Selasa, Mei 26, 2009

Menuju Pilpres 2009: Berebut Simpati Massa Rakyat

Pada 1 Mei kemarin, kaum buruh seluruh dunia, termasuk Indonesia, merayakan dengan penuh suka cita hari buruh atau yang dikenal dengan Mayday. Dalam aksi turun ke jalan yang dilakukan oleh jutaan kaum buruh di seluruh penjuru nusantara, mereka mengeluarkan tuntutan-tuntutan kepada pemerintah dan elit politik. Dan menuntut agar buruh mendapatkan upah layak, menolak PHK, menghapuskan lembaga outsourching dan lain-lain. Lalu apakah jeritan kaum buruh itu didengar oleh para penguasa negeri ini?.
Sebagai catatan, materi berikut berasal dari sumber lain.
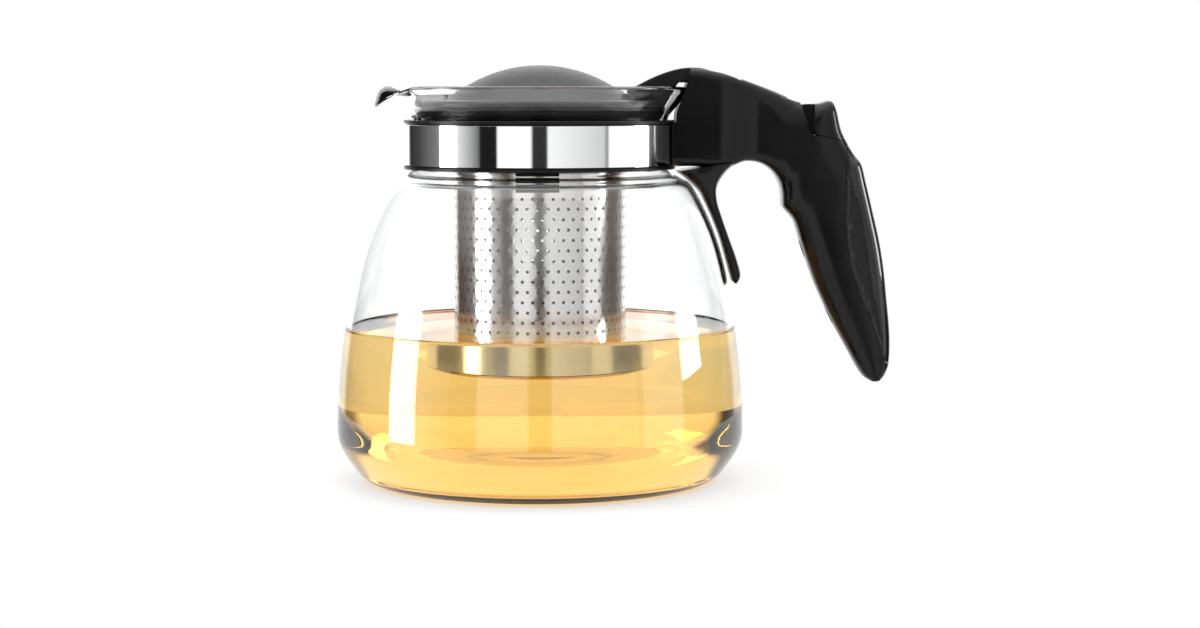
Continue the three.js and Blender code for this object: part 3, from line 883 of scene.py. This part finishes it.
class TEAJUG_OT_handle(bpy.types.Operator):
    """Shape the handle, its glossy back cover and the thumb lever from one skin"""

    bl_idname = "teajug.handle"
    bl_label = "Handle, cover and lever"

    def execute(self, context):
        skin = handle_skin()
        body = duplicate(skin, "handle body")
        boolean(body, plate("body side view", body_outline(), 20), "INTERSECT")
        rim_room = [(0, 116), (45.6, 116), (45.9, 119), (49.6, 129.6), (49.9, 140), (0, 140)]
        cut(
            body,
            hoop("band room", 10, 44.3, 90, 117.6, 160),
            turned("rim room", rim_room, 160),
            block("lid slot", 30, 65.2, -10.4, 10.4, 116.8, 145),
            block("rod way", 60, 86, -3.4, 3.4, 116.8, 121),
            block("lever mouth", 79.4, 104, -6.8, 6.8, 110.6, 135),
            cross_bar("hub pocket", 3.6, LEVER_AXIS, -6.8, 6.8),
            cross_bar("lever pin way", 1.7, LEVER_AXIS, -8.8, 8.8),
            block("ear room", 40, 53.6, -3.1, 3.1, 102.4, 115),
            block("nut room", 40, 52.6, -6.7, -3, 105.4, 112),
            cross_bar("clamp screw way", 1.85, CLAMP_AXIS, -7.2, 8),
            cross_bar("clamp screw head way", 3.3, CLAMP_AXIS, 7.2, 20),
            *screw_ways(with_heads=True),
            plate("rib room", [(91.6, 112), (91.6, 110), (98.7, 108.5), (98.7, 112)], 5.4),
            *both_sides(groove, skin),
        )
        finish_piece(body, "handle", "pot", gloss_black(), ["handle_body"], 32)

        cover = duplicate(skin, "cover")
        boolean(cover, plate("cover side view", cover_outline(), 20), "INTERSECT")
        cut(cover, *screw_ways(with_heads=False), *both_sides(scoop, skin), *both_sides(groove, skin))
        gloss = deep_gloss_black()
        finish_piece(cover, "back_cover", "pot", gloss, ["handle_back_cover"], 32)

        lever = duplicate(skin, "lever")
        boolean(lever, plate("lever side view", LEVER_OUTLINE, 20), "INTERSECT")
        core = plate(
            "core",
            [
                (83.5, 121.3), (83.8, 115.4), (86.2, 113), (86, 111), (91.6, 110.6), (92.6, 112.4),
                (93, 121.4), (86.2, 121.8),
            ],
            6.3,
        )
        cut(core, block("rod room", 80, 86.2, -3.8, 3.8, 112, 130))
        hub = cross_bar("hub", 3.2, LEVER_AXIS, -6.3, 6.3, 48)
        rib = plate("rib", [(92, 111.6), (92, 110.35), (98.3, 109), (98.4, 110.6)], 5)
        join_solids(lever, core, hub, rib)
        cut(lever, cross_bar("pin way", 1.8, LEVER_AXIS, -12, 12))
        finish_piece(lever, "lever", "lever", gloss_black(), ["thumb_lever"], 32)
        bpy.data.objects.remove(skin)
        return {"FINISHED"}


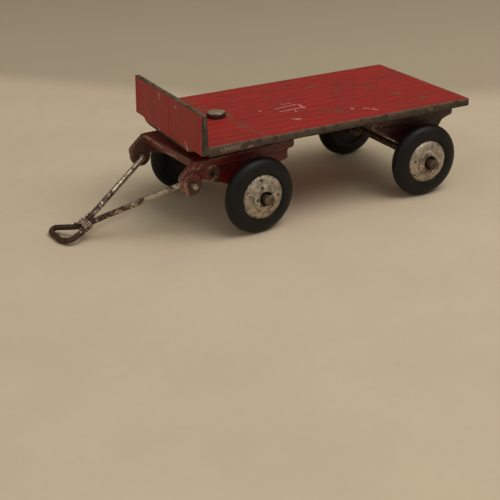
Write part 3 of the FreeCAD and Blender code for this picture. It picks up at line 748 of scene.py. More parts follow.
def hand_over(piece, body, nodes, finish=None):
    """Gives a finished piece its material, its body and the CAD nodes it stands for."""
    if finish is not None:
        piece.data.materials.clear()
        piece.data.materials.append(finish)
    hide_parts(*nodes)
    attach(piece, body)
    return piece


def vertex_array(mesh, what="co"):
    values = np.zeros(len(mesh.vertices) * 3, np.float32)
    if what == "co":
        mesh.vertices.foreach_get("co", values)
    else:
        mesh.vertex_normals.foreach_get("vector", values)
    return values.reshape(-1, 3).astype(float)


def put_vertices(mesh, points):
    mesh.vertices.foreach_set("co", points.astype(np.float32).ravel())
    mesh.update()


def edge_array(mesh):
    pairs = np.zeros(len(mesh.edges) * 2, np.int32)
    mesh.edges.foreach_get("vertices", pairs)
    return pairs.reshape(-1, 2)


def neighbour_mean(values, pairs, counts):
    """Mean of the neighbours' values, one row a vertex."""
    total = np.zeros_like(values)
    for column in range(values.shape[1]):
        one = values[:, column]
        total[:, column] = np.bincount(pairs[:, 0], one[pairs[:, 1]], len(values))
        total[:, column] += np.bincount(pairs[:, 1], one[pairs[:, 0]], len(values))
    return total / counts[:, None]


def soften(mesh, rounds):
    """Rounds the surface without shrinking it."""
    pairs = edge_array(mesh)
    points = vertex_array(mesh)
    counts = np.maximum(np.bincount(pairs.ravel(), minlength=len(points)), 1)
    for _ in range(rounds):
        for weight in (0.55, -0.57):
            points += weight * (neighbour_mean(points, pairs, counts) - points)
    put_vertices(mesh, points)


def store_values(mesh, name, values):
    layer = mesh.attributes.get(name) or mesh.attributes.new(name, "FLOAT", "POINT")
    layer.data.foreach_set("value", np.asarray(values, np.float32))


def mark_edges(mesh, reach, gain):
    """Stores how strongly each point lies on an outer edge, and how deep in an inner corner."""
    pairs = edge_array(mesh)
    points = vertex_array(mesh)
    normals = vertex_array(mesh, "normal")
    counts = np.maximum(np.bincount(pairs.ravel(), minlength=len(points)), 1)
    bend = ((points - neighbour_mean(points, pairs, counts)) * normals).sum(1)[:, None]
    for _ in range(reach):
        bend = 0.5 * bend + 0.5 * neighbour_mean(bend, pairs, counts)
    bend = bend[:, 0] / MM * gain
    store_values(mesh, "edge", np.clip(bend, 0, 1))
    store_values(mesh, "hollow", np.clip(-bend, 0, 1))


def roughen(mesh, amount, size, seed=0.0):
    """Pushes the surface in and out by a smooth noise; amount and size are in millimetres."""
    points = vertex_array(mesh)
    normals = vertex_array(mesh, "normal")
    shift = Vector((seed, seed * 1.7, -seed))
    heights = [noise.noise(Vector(point) / (size * MM) + shift) for point in points]
    put_vertices(mesh, points + normals * (np.array(heights) * amount * MM)[:, None])


def rounded_path(corners, step=math.radians(12)):
    """Points along (x, y, radius) corners, each rounded by an arc."""
    points = [Vector(corner[:2]) for corner in corners]
    path = [points[0]]
    for before, corner, after, spec in zip(points, points[1:], points[2:], corners[1:]):
        radius = spec[2]
        if radius <= 0:
            path.append(corner)
            continue
        back = (before - corner).normalized()
        ahead = (after - corner).normalized()
        half = back.angle(ahead) / 2
        reach = radius / math.tan(half)
        centre = corner + (back + ahead).normalized() * (radius / math.sin(half))
        start, end = corner + back * reach, corner + ahead * reach
        sweep = (start - centre).angle(end - centre)
        count = max(2, math.ceil(sweep / step))
        turn = (start - centre).angle_signed(end - centre)
        for index in range(count + 1):
            spin = Matrix.Rotation(-turn * index / count, 2)
            path.append(centre + spin @ (start - centre))
    path.append(points[-1])
    return path


def turned_mesh(name, profile, centre, axis, segments, closed=False):
    """A mesh turned about an axis from (radius, along) points; radius 0 makes a pole."""
    axis = Vector(axis).normalized()
    side = axis.orthogonal().normalized()
    up = side.cross(axis)
    points, rings = [], []
    for radius, along in profile:
        if radius < 1e-6:
            rings.append([len(points)])
            points.append(centre + axis * along)
            continue
        rings.append(list(range(len(points), len(points) + segments)))
        for index in range(segments):
            angle = math.tau * index / segments
            around = side * math.cos(angle) + up * math.sin(angle)
            points.append(centre + axis * along + around * radius)
    faces = []
    following = rings[1:] + rings[:1] if closed else rings[1:]
    for ring, after in zip(rings, following):
        for index in range(segments):
            ahead = (index + 1) % segments
            if len(ring) == 1:
                faces.append((ring[0], after[ahead], after[index]))
            elif len(after) == 1:
                faces.append((ring[index], ring[ahead], after[0]))
            else:
                faces.append((ring[index], ring[ahead], after[ahead], after[index]))
    return face_outwards(mesh_from(name, points, faces))


def spaced(profile, longest):
    """The same profile with no piece of it longer than a length."""
    points = [Vector(point) for point in profile]
    result = [points[0]]
    for start, end in zip(points, points[1:]):
        count = max(1, math.ceil((end - start).length / longest))
        result += [start.lerp(end, index / count) for index in range(1, count + 1)]
    return result


# ------------------------------------------------------------------ geometry nodes


def geometry_tree(name, inputs):
    sockets = {"Geometry": GEOMETRY, **inputs}
    return new_group(name, sockets, {"Geometry": GEOMETRY}, "GeometryNodeTree")


def dressed_tree(tree, last, given, out):
    """Ends a tree: the result of its last node is made real and gets its material."""
    real = add_node(tree, "GeometryNodeRealizeInstances", {"Geometry": last.outputs[0]})
    dressed = add_node(tree, "GeometryNodeSetMaterial", {
        "Geometry": real.outputs[0], "Material": given["Material"],
    })
    plug(out["Geometry"], dressed.outputs[0])
    return tree


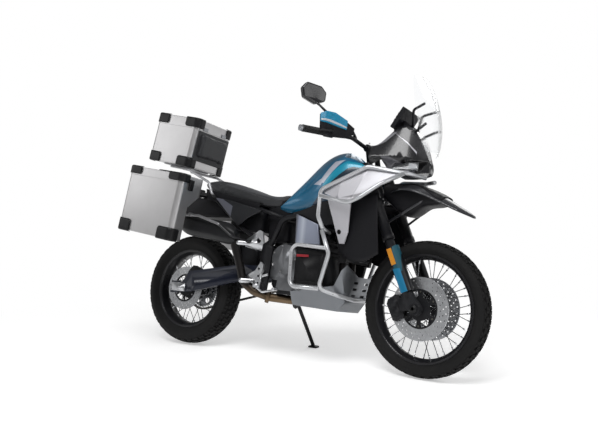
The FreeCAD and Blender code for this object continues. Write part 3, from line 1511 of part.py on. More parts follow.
def case_half(label, base, box, bottom, height, open_up, wedge=None):
    """Thin-walled half of a case with round upright corners, open where the lid meets
    it. A wedge, rows of (y, z), is taken out of the lower inner side first."""
    body = new_body(label, "chassis", base)
    outer = new_sketch(body, "XY_Plane", bottom)
    rounded(outer, *box, "case_corner")
    last = feature(body, "Pad", outer, height)
    if wedge:
        step = new_sketch(body, "YZ_Plane")
        outline(step, wedge)
        last = feature(body, "Pocket", step, "900", middle=True)
    closed = bottom if open_up else bottom + height
    last = soften(body, last, "case_edge", lies_at(Vector(0, 0, 1), closed))
    doc.recompute()
    mouth = bottom + height if open_up else bottom
    names = [f"Face{i}" for i, face in enumerate(last.Shape.Faces, start=1)
             if all(abs(v.Point.z - mouth) < 1e-4 for v in face.Vertexes)]
    made = body.newObject("PartDesign::Thickness", body.Label + "_wall")
    made.Base = (last, names)
    made.Reversed = True
    made.Join = "Arc"
    made.setExpression("Value", linked("case_wall"))
    body.Tip = made


def guard_blocks(label, base, box, spans, corners, wedge=None):
    """Corner guards: the case's outline grown by their thickness, less the case."""
    low_x, high_x, low_y, high_y = box
    proud = S.guard_proud
    solids = []
    for bottom, height in spans:
        shapes = []
        for grow in (proud, 0.02):
            block = Part.makeBox(high_x - low_x + 2 * grow, high_y - low_y + 2 * grow, height,
                                 Vector(low_x - grow, low_y - grow, bottom))
            upright = [edge for edge in block.Edges if straight_along(Vector(0, 0, 1))(edge)]
            shapes.append(block.makeFillet(S.case_corner + grow, upright))
        ring = shapes[0].cut(shapes[1])
        for x_side, y_side, reach_x, reach_y in corners:
            x = high_x + 20 - reach_x - 20 if x_side > 0 else low_x - 20
            y = high_y - reach_y if y_side > 0 else low_y - 20
            solids.append(ring.common(Part.makeBox(reach_x + 20, reach_y + 20, height,
                                                   Vector(x, y, bottom))))
    shaped(label, Part.makeCompound([solid for shape in solids for solid in shape.Solids]), "chassis", base)


# columns: name, low x, high x, low y, high y, floor z, top z, lid height, pitch
CASES = (
    ("right", S.case_rear, S.case_front, -S.case_outer, -S.case_inner, S.case_bottom, S.case_top,
     S.case_lid, S.case_pitch),
    ("left", S.case_rear, S.case_front, S.case_inner, S.case_outer, S.case_bottom, S.case_top,
     S.case_lid, S.case_pitch),
    ("top", S.box_rear, S.box_front, -S.box_half, S.box_half, S.box_bottom, S.box_top,
     S.box_lid, S.box_pitch),
)


def luggage():
    """Three cases with their lids, and the guards round their corners."""
    low_guards = []
    for name, low_x, high_x, low_y, high_y, floor, top, lid, pitch in CASES:
        centre = Vector((low_x + high_x) / 2, (low_y + high_y) / 2, (floor + top) / 2)
        base = Placement(centre, Rotation(Vector(0, 1, 0), pitch))
        box = (low_x - centre.x, high_x - centre.x, low_y - centre.y, high_y - centre.y)
        floor, top = floor - centre.z, top - centre.z
        wedge = None
        if name == "right":
            inner = -centre.y
            wedge = [(-S.case_slim + inner, floor - 10), (-S.case_slim + inner, S.slim_low - centre.z),
                     (-S.case_inner + inner, S.slim_high - centre.z), (-S.case_inner + inner + 20, floor - 10)]
        case_half(name + "_case", base, box, floor, top - lid - S.seam_gap - floor, True, wedge)
        case_half(name + "_case_lid", base, box, top - lid, lid, False)
        if name == "top":
            corners = [(x, y, S.guard_long, S.guard_wide) for x in (-1, 1) for y in (-1, 1)]
            low = (floor + 6, 58)
        else:
            outer = -1 if name == "right" else 1
            corners = [(x, outer, S.guard_long, S.guard_wide) for x in (-1, 1)]
            low = (floor + 6, S.guard_low)
        guard_blocks(name + "_lid_guards", base, box, [(top - lid + 2, lid - 8)], corners)
        guard_blocks(name + "_low_guards", base, box, [low], corners)
        low_guards.append(pieces.pop())
    shapes = []
    for obj, _, base in low_guards:
        shape = obj.Shape.copy()
        shape.Placement = base
        shapes += shape.Solids
        doc.removeObject(obj.Name)
    shaped("case_guards", Part.makeCompound(shapes))


def backrest_pad():
    """Soft pad for the passenger's back on the top case's front face."""
    body = new_body("backrest_pad", "chassis", Placement(
        Vector((S.box_rear + S.box_front) / 2, 0, (S.box_bottom + S.box_top) / 2),
        Rotation(Vector(0, 1, 0), S.box_pitch)))
    half = (S.box_front - S.box_rear) / 2
    tall = (S.box_top - S.box_bottom) / 2
    sketch = new_sketch(body, "YZ_Plane", half)
    rounded(sketch, -128, 128, 66 - tall, tall - S.box_lid - 16, "24")
    pad = feature(body, "Pad", sketch, "28")
    soften(body, pad, "10", lies_at(Vector(1, 0, 0), half + 28))


luggage()
backrest_pad()

# ---------------------------------------------------------------- side stand


def side_stand():
    """Leg that swings on the frame's pin, with a foot that lies flat when parked."""
    hinge = Vector(S.stand_x, S.stand_y, S.stand_z)
    foot = Vector(S.foot_x, S.foot_y, S.foot_z)
    leg = rod(hinge, foot, S.stand_radius)
    axis = STAND_AXIS
    eye = rod(hinge - axis * 14, hinge + axis * 14, 18)
    hole = rod(hinge - axis * 30, hinge + axis * 30, S.stand_pin + 0.1)
    pad = Part.makeBox(60, 44, 8, Vector(-30, -22, -4))
    pad = pad.makeFillet(10, [edge for edge in pad.Edges if straight_along(Vector(0, 0, 1))(edge)])
    pad.Placement = Placement(foot, Rotation(Vector(1, 0, 0), S.lean))
    shaped("side_stand", joined([leg, eye, pad]).cut(hole))


side_stand()

# ---------------------------------------------------------------- finishing and writing

STANCE = Placement(Vector(S.stance_x, S.stance_y, S.stance_z), Rotation(Vector(1, 0, 0), -S.lean))
TURNED = Placement(Vector(0, 0, 0), Rotation(UPWARD, S.steer), AXIS_FOOT)

doc.recompute()
for obj, where, base in pieces:
    turn = TURNED if where == "steering" else Placement()
    obj.Placement = STANCE.multiply(turn).multiply(base)
doc.recompute()

for obj in doc.Objects:
    if "Invalid" in obj.State or "Error" in obj.State:
        raise RuntimeError(f"{obj.Label} failed: {obj.State}")
for obj, _, _ in pieces:
    if obj.Shape.isNull() or not obj.Shape.isValid():
        raise RuntimeError(f"{obj.Label} has no valid shape")

os.makedirs("parts", exist_ok=True)
for obj, _, _ in pieces:
    obj.Shape.exportStep(f"parts/{obj.Label}.step")
    box = obj.Shape.BoundBox
    print(f"{obj.Label:20s} {len(obj.Shape.Solids):3d} solids {obj.Shape.Volume / 1e6:9.3f} litres"
          f"  x {box.XMin:7.0f} {box.XMax:7.0f}  y {box.YMin:6.0f} {box.YMax:6.0f}"
          f"  z {box.ZMin:6.1f} {box.ZMax:6.1f}")
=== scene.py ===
# %% [markdown]
# # Adventure motorcycle
# This scene dresses a motorcycle whose structure was drawn in CAD. The CAD model comes in as
# a fixed frame: every piece below goes where the frame says, in metres, with +X forward,
# +Y to the rider's left and +Z up. The machine leans to its left on its side stand.

import json
import math

import bmesh
import bpy
import numpy as np
from mathutils import Euler, Matrix, Vector


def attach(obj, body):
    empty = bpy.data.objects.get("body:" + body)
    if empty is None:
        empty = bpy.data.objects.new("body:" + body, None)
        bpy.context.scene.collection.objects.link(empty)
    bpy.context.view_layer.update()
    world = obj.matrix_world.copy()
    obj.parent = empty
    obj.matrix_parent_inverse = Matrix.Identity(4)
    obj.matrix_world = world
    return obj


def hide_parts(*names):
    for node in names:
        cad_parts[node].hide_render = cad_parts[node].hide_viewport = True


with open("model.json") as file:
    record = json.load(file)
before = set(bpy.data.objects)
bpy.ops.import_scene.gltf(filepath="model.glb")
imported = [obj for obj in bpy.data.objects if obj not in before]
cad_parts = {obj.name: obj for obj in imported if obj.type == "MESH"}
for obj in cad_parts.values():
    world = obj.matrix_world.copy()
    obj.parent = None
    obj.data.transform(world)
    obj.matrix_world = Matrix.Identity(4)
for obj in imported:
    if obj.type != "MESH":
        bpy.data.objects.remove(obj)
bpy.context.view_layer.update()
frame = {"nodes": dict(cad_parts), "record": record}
record = frame["record"]
joints = {joint["name"]: joint for joint in record["behaviour"]["joints"]}
body_named = {node: body for body, nodes in record["behaviour"]["bodies"].items() for node in nodes}
print("pieces in the frame:", len(frame["nodes"]))

# %% [markdown]
# ## The upright machine
# A leaning motorcycle is hard to think about, so every new piece is worked out on an upright
# one whose rear axle stands over the origin. Two maps then lean it over. The first one is
# for the chassis. The second turns the front end about the steering axis first. Both are
# read from the joints: the rear axle's direction gives the lean, and the front axle's
# direction gives the turn of the steering.

# %% Maps from the upright machine to the parked one
CASTER = math.radians(24.8)
STEER_FOOT = np.array([1.640, 0.0, 0.0])
STEER_UP = np.array([-math.sin(CASTER), 0.0, math.cos(CASTER)])
STEER_AHEAD = np.array([math.cos(CASTER), 0.0, math.sin(CASTER)])
REAR_HUB = np.array([0.0, 0.0, 0.3336])
FRONT_HUB = np.array([1.530, 0.0, 0.3477])

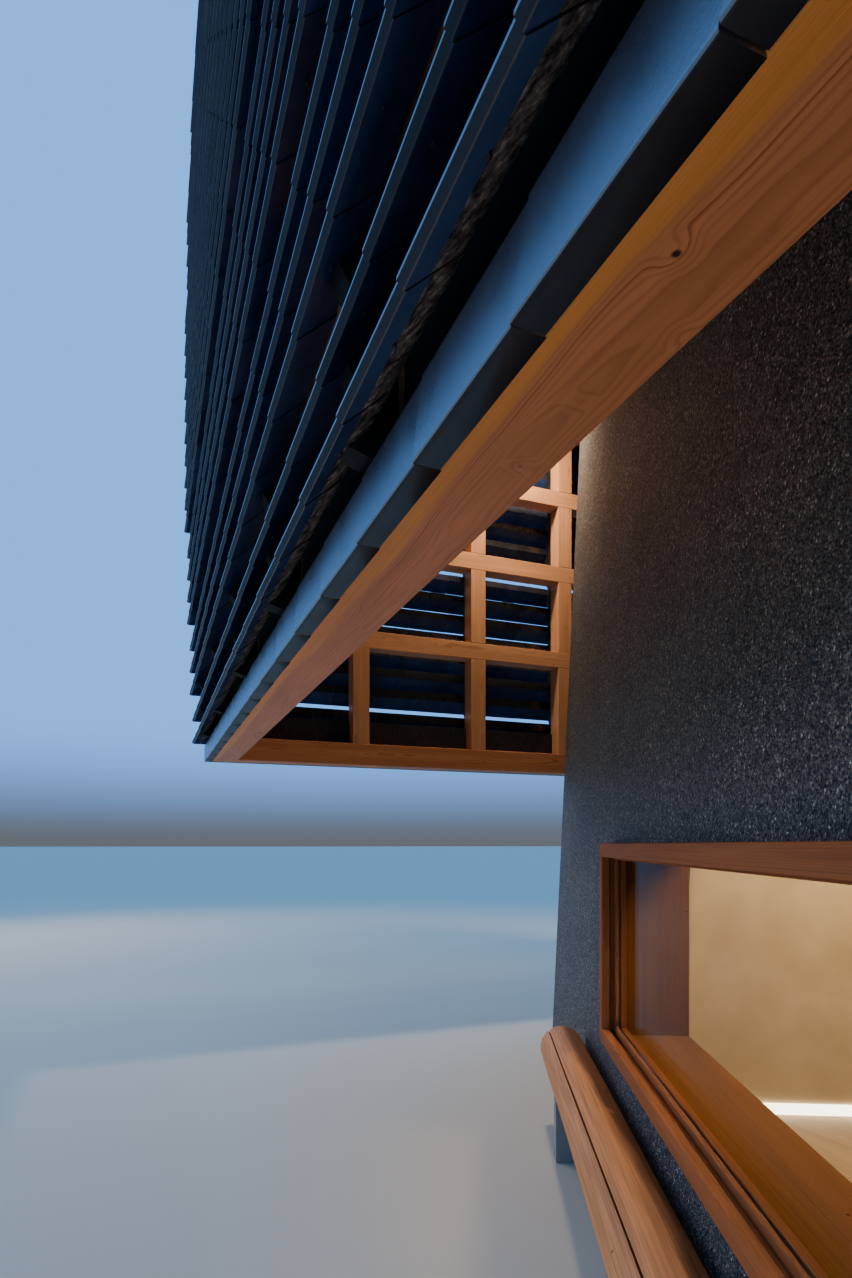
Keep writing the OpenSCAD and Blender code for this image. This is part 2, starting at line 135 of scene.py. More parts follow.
# Camera: at eye height beside the wall, looking along the front to its left end
camera_data = bpy.data.cameras.new("camera")
camera_data.sensor_width = 36
camera_data.lens = 20.25
camera_data.shift_y = 0.161
camera_data.clip_start = 0.02
camera_data.clip_end = 1500
camera = bpy.data.objects.new("camera", camera_data)
camera.location = (0.385, -4.137, 1.45)
camera.rotation_euler = (math.radians(90), 0, math.radians(68.76))
scene.collection.objects.link(camera)
scene.camera = camera


# Colours and materials
def linear(shade):
    """An sRGB hex colour as linear values."""
    parts = [int(shade[k:k + 2], 16) / 255 for k in (1, 3, 5)]
    return [c / 12.92 if c <= 0.04045 else ((c + 0.055) / 1.055) ** 2.4 for c in parts] + [1.0]


def per(millimetres):
    """The texture scale whose features are this far apart."""
    return 1000 / millimetres


def add_node(tree, kind, values=(), stops=(), **settings):
    """Adds a node with its settings, its values and links, and the stops of its ramp."""
    made = tree.nodes.new("ShaderNode" + kind)
    for name, setting in settings.items():
        setattr(made, name, setting)
    for name, value in dict(values).items():
        if isinstance(value, bpy.types.NodeSocket):
            tree.links.new(value, made.inputs[name])
        else:
            made.inputs[name].default_value = value
    for k, (at, shade) in enumerate(stops):
        elements = made.color_ramp.elements
        ends = {0: 0, len(stops) - 1: -1}
        element = elements[ends[k]] if k in ends else elements.new(at)
        element.position = at
        element.color = linear(shade)
    return made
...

Oh sayang sekali…ternyata jauh panggang dari api…!. Para elit politik dan aktivis-aktivis partai politik sibuk dengan perolehan suara Pemilu legislatif, melakukan kalkulasi politik untuk Pemilu presiden, melakukan deklarasi politik, lobi-lobi antar elit politik, mencari dukungan dana dari para pengusaha dan lain sebagainya. Yang kesemuanya itu dilakukan hanya untuk kepentingan partai dan kelompoknya. Tuntutan buruh yang disuarakan pada peringatan Mayday hanya menjadi angin lalu bagi mereka. Dan hingga saat ini, belum ada satupun bakal calon capres – cawapres, yang berkomitmen untuk memperjuangkan nasib kaum buruh.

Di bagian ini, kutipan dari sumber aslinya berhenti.